(YOUR GOAL) Write the data out again, exactly as given.

(DATA)
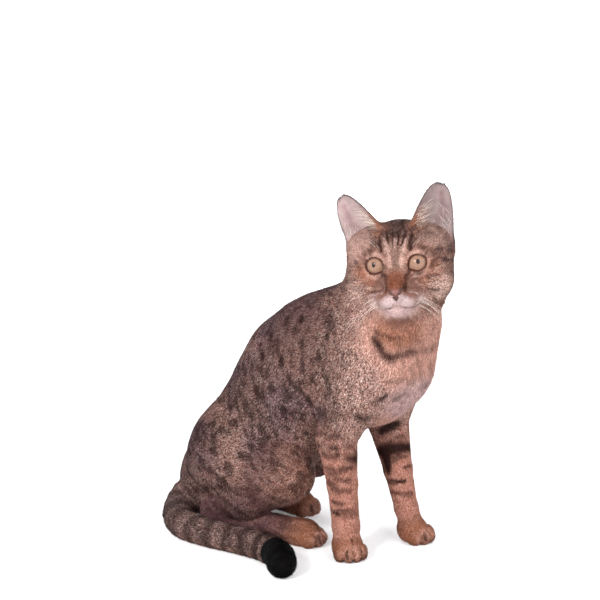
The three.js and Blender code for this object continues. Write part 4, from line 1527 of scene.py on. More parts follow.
def eye_material(colours):
    """A wet eye: a dark upright pupil, a streaked iris with a darker edge, then the brown of the eyeball."""
    film = {"Coat_Weight": 1.0, "Coat_Roughness": 0.02, "Coat_IOR": 1.33}
    tree = Tree("wet eye", Roughness=0.3, Specular_IOR_Level=0.0, **film)
    place = tree.attribute("gaze_place", "Vector")
    across, up = (tree.node("ShaderNodeSeparateXYZ", {}, {0: place}, n) for n in (0, 1))
    away = (across * across + up * up) ** 0.5
    pupil = ((across / PUPIL["half_width"]) ** 2.0 + (up / PUPIL["half_height"]) ** 2.0) ** 0.5
    round_place = tree.node("ShaderNodeVectorMath", {"operation": "NORMALIZE"}, {0: place})
    spokes = tree.node("ShaderNodeVectorMath", {"operation": "SCALE"}, {0: round_place, "Scale": 9.0})
    streaks = tree.noise(1.0, 3.0, spokes, 0.7)
    flecks = tree.noise(900.0, 2.0)
    radius = IRIS["radius"]
    outward = away.smooth(PUPIL["half_width"], radius)
    iris = tree.mix(colours.iris_middle, colours.iris_edge, outward)
    shade = (0.62 + 0.55 * streaks + 0.2 * flecks) * (1.0 - away.smooth(radius - IRIS["rim"], radius) * 0.5)
    iris = tree.mix(iris, tree.grey(shade), 1.0, "MULTIPLY")
    iris = tree.mix(iris, linear(PUPIL["colour"]), pupil.smooth(1.25, 0.9))
    around = away.smooth(radius, radius + 0.5)
    tree.set("Base Color", tree.mix(iris, linear(IRIS["around"]), around))
    return tree.material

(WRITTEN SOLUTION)
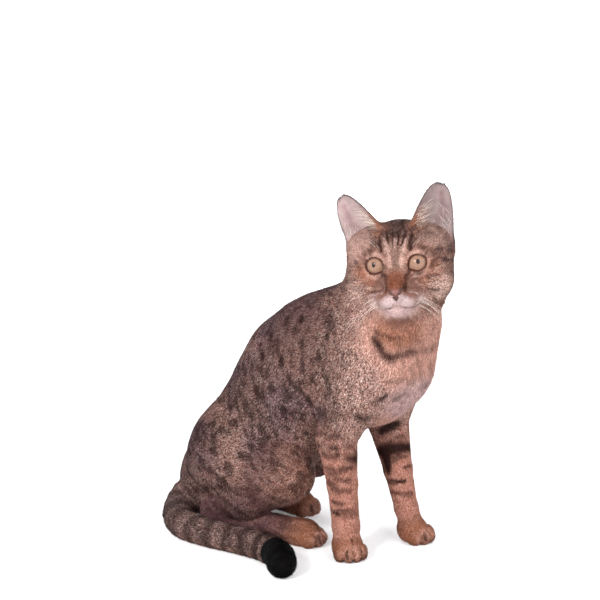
The three.js and Blender code for this object continues. Write part 4, from line 1527 of scene.py on. More parts follow.
def eye_material(colours):
    """A wet eye: a dark upright pupil, a streaked iris with a darker edge, then the brown of the eyeball."""
    film = {"Coat_Weight": 1.0, "Coat_Roughness": 0.02, "Coat_IOR": 1.33}
    tree = Tree("wet eye", Roughness=0.3, Specular_IOR_Level=0.0, **film)
    place = tree.attribute("gaze_place", "Vector")
    across, up = (tree.node("ShaderNodeSeparateXYZ", {}, {0: place}, n) for n in (0, 1))
    away = (across * across + up * up) ** 0.5
    pupil = ((across / PUPIL["half_width"]) ** 2.0 + (up / PUPIL["half_height"]) ** 2.0) ** 0.5
    round_place = tree.node("ShaderNodeVectorMath", {"operation": "NORMALIZE"}, {0: place})
    spokes = tree.node("ShaderNodeVectorMath", {"operation": "SCALE"}, {0: round_place, "Scale": 9.0})
    streaks = tree.noise(1.0, 3.0, spokes, 0.7)
    flecks = tree.noise(900.0, 2.0)
    radius = IRIS["radius"]
    outward = away.smooth(PUPIL["half_width"], radius)
    iris = tree.mix(colours.iris_middle, colours.iris_edge, outward)
    shade = (0.62 + 0.55 * streaks + 0.2 * flecks) * (1.0 - away.smooth(radius - IRIS["rim"], radius) * 0.5)
    iris = tree.mix(iris, tree.grey(shade), 1.0, "MULTIPLY")
    iris = tree.mix(iris, linear(PUPIL["colour"]), pupil.smooth(1.25, 0.9))
    around = away.smooth(radius, radius + 0.5)
    tree.set("Base Color", tree.mix(iris, linear(IRIS["around"]), around))
    return tree.material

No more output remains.